Documentary filmmaker Terry Strauss’s documentary "...As If They Were Angels," which recounts the Lanier’s and other sailors’ stories, will be released on iTunes and Amazon on Feb. 2.

“I’m thrilled that the story is being told today,” Strauss, based in California, told CTVNews.ca over the phone, referring to the revival of Lanier’s Newfoundland experience.

She’s been working on her film since 1988, when she documented sailors, including her father, reuniting for the first time since the Second World War. “We follow [Lanier] to see the house where he was taken into, it was very emotional, very moving.”

'HIS STORY MEANT SO MUCH FOR OUR TOWN'

After the war, Phillips visited the coastal town a handful of times and it was the people of St. Lawrence who repeatedly nominated him for the Order of Newfoundland and Labrador. Phillips’ work fighting racial injustice led to him to also receive an honorary degree from Memorial University of Newfoundland in 2008.

Paul Lambe, who helps facilitate outreach and fundraising for the St. Lawrence Historical Advisory Committee told CTVNews.ca that Phillips’s story “meant so much for our town,” which took pride in being even a small part of Phillip’s life.

“All of this stuff that happened over the years when he became an activist and came back a number of times, more and more [kept being] added to the story,” he said in a phone interview. “He was such a personable man, he spoke to everyone, he gave time to everyone… He kept all the people in high regard for the rest of his life.”
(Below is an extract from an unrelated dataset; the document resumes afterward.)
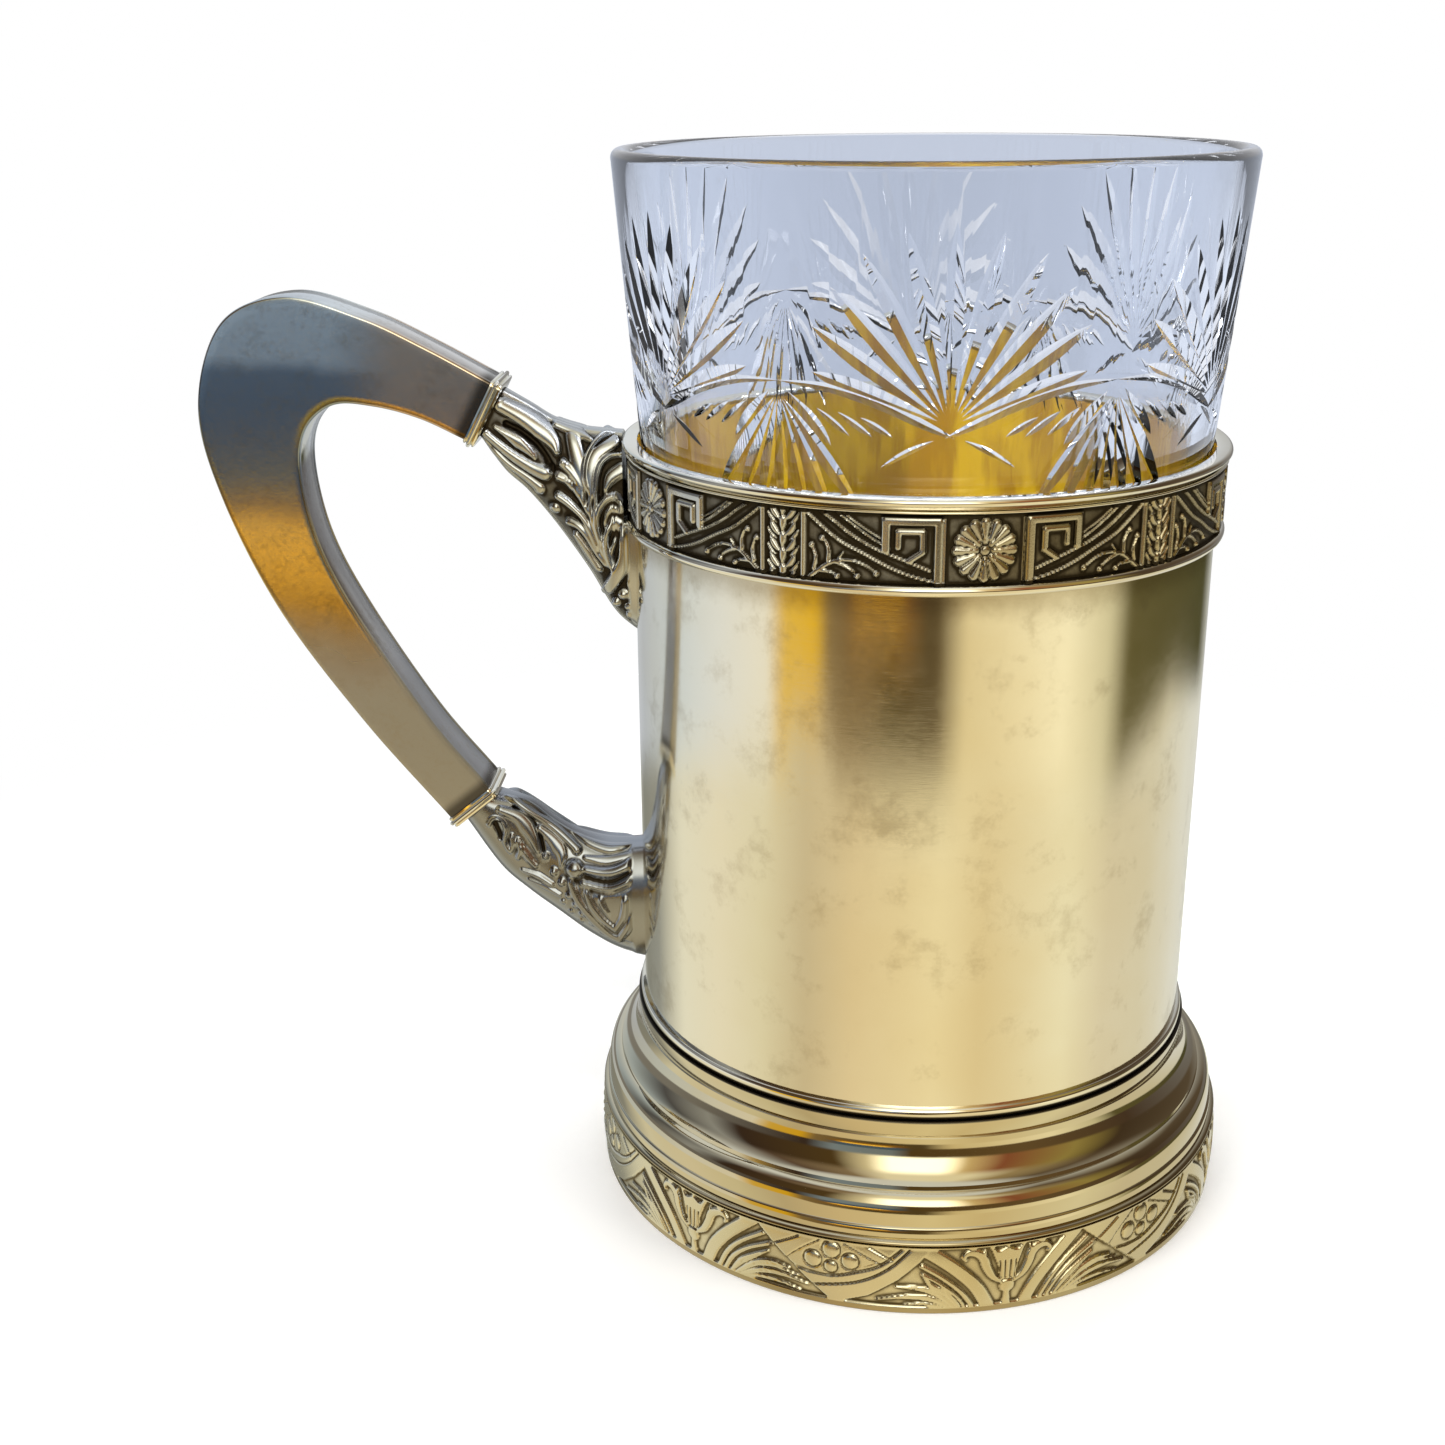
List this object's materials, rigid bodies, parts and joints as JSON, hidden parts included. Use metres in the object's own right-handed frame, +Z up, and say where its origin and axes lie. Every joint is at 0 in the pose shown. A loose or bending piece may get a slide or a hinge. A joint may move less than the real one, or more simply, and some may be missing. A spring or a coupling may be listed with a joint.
{
  "type": "tea glass holder",
  "caption": "Metal tea glass holder with a hollow loop handle, a stamped frieze and a moulded relief foot, holding a cut crystal tea glass that lifts out.",
  "frame": {"origin": "on the sleeve's axis, on the plane that the foot rests on", "axes": "+Z up along the sleeve's axis, -X towards the handle, -Y towards the side that the picture shows"},
  "size_m": [0.1288, 0.0824, 0.1297],
  "materials": {
    "satin_silver": "satin silver with a warm tarnish and fine brush lines",
    "bright_silver": "polished silver",
    "relief_silver": "stamped relief, pale on its tops and dull in its grooves",
    "oxidised_silver": "relief with blackened ground and polished tops",
    "gilt": "gilded inside",
    "crystal": "clear cut crystal with a faint blue tint"
  },
  "bodies": {
    "holder": {"sleeve": "satin_silver", "floor_disc": "gilt", "rim_lip": "bright_silver", "frieze_upper_wire": "bright_silver", "frieze_band": "oxidised_silver", "frieze_lower_wire": "bright_silver", "sleeve_foot_wire": "bright_silver", "foot_cove": "bright_silver", "foot_ovolo": "bright_silver", "foot_bead": "bright_silver", "foot_band": "relief_silver", "foot_base_ring": "satin_silver", "grip_near_cheek": "satin_silver", "grip_far_cheek": "satin_silver", "grip_outer_strip": "satin_silver", "grip_inner_strip": "satin_silver", "upper_collar": "bright_silver", "lower_collar": "bright_silver", "upper_bracket": "oxidised_silver", "lower_bracket": "oxidised_silver"},
    "glass": {"tea_glass": "crystal"}
  },
  "joints": [
    {"name": "glass_lift", "type": "slide", "parent": "holder", "child": "glass", "axis": [0, 0, 1], "range_m": [0, 0.11]}
  ]
}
In the past several years, efforts have been made to cement the experience of Lanier and others rescued from U.S. Navy ships.
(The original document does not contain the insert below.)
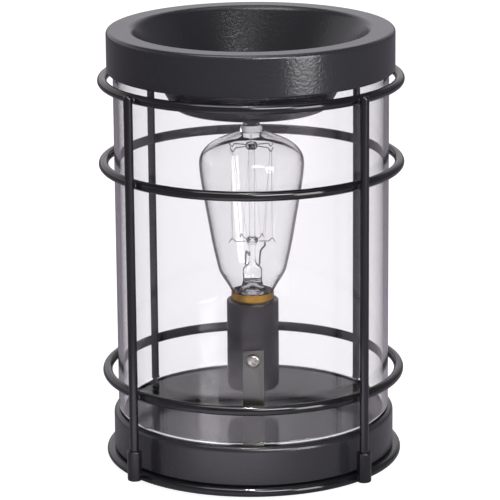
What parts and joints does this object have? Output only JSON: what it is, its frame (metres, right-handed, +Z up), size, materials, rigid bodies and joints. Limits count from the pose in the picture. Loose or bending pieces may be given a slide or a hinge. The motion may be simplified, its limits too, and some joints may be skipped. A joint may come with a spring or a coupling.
{
  "type": "wax warmer lantern",
  "caption": "Lantern wax warmer: a dish on a clear glass cylinder in a wire cage, over a round drum base with an upright filament bulb.",
  "frame": {"origin": "on the floor, on the axis of the glass cylinder", "axes": "+Z up, -Y the front with the bracket and its screw, +Y the rear with the cord inlet"},
  "size_m": [0.1164, 0.1164, 0.169],
  "materials": {
    "black_enamel": "satin",
    "clear_glass": "gloss",
    "black_phenolic": "satin",
    "zinc_plate": "plated",
    "brass": "bright",
    "nickel_wire": "drawn",
    "tungsten": "drawn",
    "black_glass": "gloss",
    "solder": "cast",
    "black_rubber": "matte",
    "lead_sleeve": "matte",
    "nylon": "satin"
  },
  "bodies": {
    "base": {"base_drum": "black_enamel", "base_flange": "black_enamel", "bottom_cover": "black_enamel", "bracket_screw": "zinc_plate", "cage_ring_lower": "black_enamel", "cage_ring_middle": "black_enamel", "cage_ring_top": "black_enamel", "cage_rod_front_left": "black_enamel", "cage_rod_front_right": "black_enamel", "cage_rod_rear_left": "black_enamel", "cage_rod_rear_right": "black_enamel", "cord_grommet": "black_rubber", "cover_screw_1": "zinc_plate", "cover_screw_2": "zinc_plate", "cover_screw_3": "zinc_plate", "ferrule_front_left": "black_enamel", "ferrule_front_right": "black_enamel", "ferrule_rear_left": "black_enamel", "ferrule_rear_right": "black_enamel", "foot_nut": "zinc_plate", "foot_screw": "zinc_plate", "lead_bush": "black_rubber", "lead_live": "lead_sleeve", "lead_neutral": "lead_sleeve", "rubber_foot_1": "black_rubber", "rubber_foot_2": "black_rubber", "rubber_foot_3": "black_rubber", "rubber_foot_4": "black_rubber", "socket_body": "black_phenolic", "socket_bracket": "zinc_plate", "socket_contact": "brass", "socket_shell": "brass", "splice_live": "nylon", "splice_neutral": "nylon"},
    "glass": {"glass_cylinder": "clear_glass"},
    "dish": {"wax_dish": "black_enamel"},
    "bulb_tip": {"cap_contact": "solder"},
    "bulb": {"bulb_cap": "brass", "bulb_envelope": "clear_glass", "bulb_stem": "clear_glass", "cap_insulator": "black_glass", "bulb_filament": "tungsten", "bulb_lead_left": "nickel_wire", "bulb_lead_right": "nickel_wire", "lower_support_1": "nickel_wire", "lower_support_2": "nickel_wire", "lower_support_3": "nickel_wire", "lower_support_4": "nickel_wire", "upper_support_1": "nickel_wire", "upper_support_2": "nickel_wire", "upper_support_3": "nickel_wire", "upper_support_4": "nickel_wire", "upper_support_5": "nickel_wire"}
  },
  "joints": [
    {"name": "glass_lift", "type": "slide", "parent": "base", "child": "glass", "axis": [0, 0, 1], "range_m": [0, 0.135]},
    {"name": "dish_lift", "type": "slide", "parent": "glass", "child": "dish", "axis": [0, 0, 1], "range_m": [0, 0.045]},
    {"name": "bulb_rise", "type": "slide", "parent": "base", "child": "bulb_tip", "axis": [0, 0, 1], "range_m": [0, 0.00254]},
    {"name": "bulb_screw", "type": "hinge", "parent": "bulb_tip", "child": "bulb", "pos_m": [0, 0, 0.0488], "axis": [0, 0, 1], "range_deg": [0, 360]}
  ],
  "couplings": [
    {"joint": "bulb_rise", "follows": "bulb_screw", "m_per_rad": 0.00040425}
  ]
}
In 2019, Wayde Rowsell, a former mayor of St. Lawrence, N.L., published a book entitled “Waves of Courage: A WW2 True Story of Valor, Compassion & Sacrifice,” exploring the rescue of the ships that ran aground on Feb. 18, 1942.

And according to the St. Lawrence Historical Advisory Committee, it’s currently waiting on a funding grant for a virtual museum project that’ll involve a graphical reconstruction of the ships in partnership with Shipwrecks NL.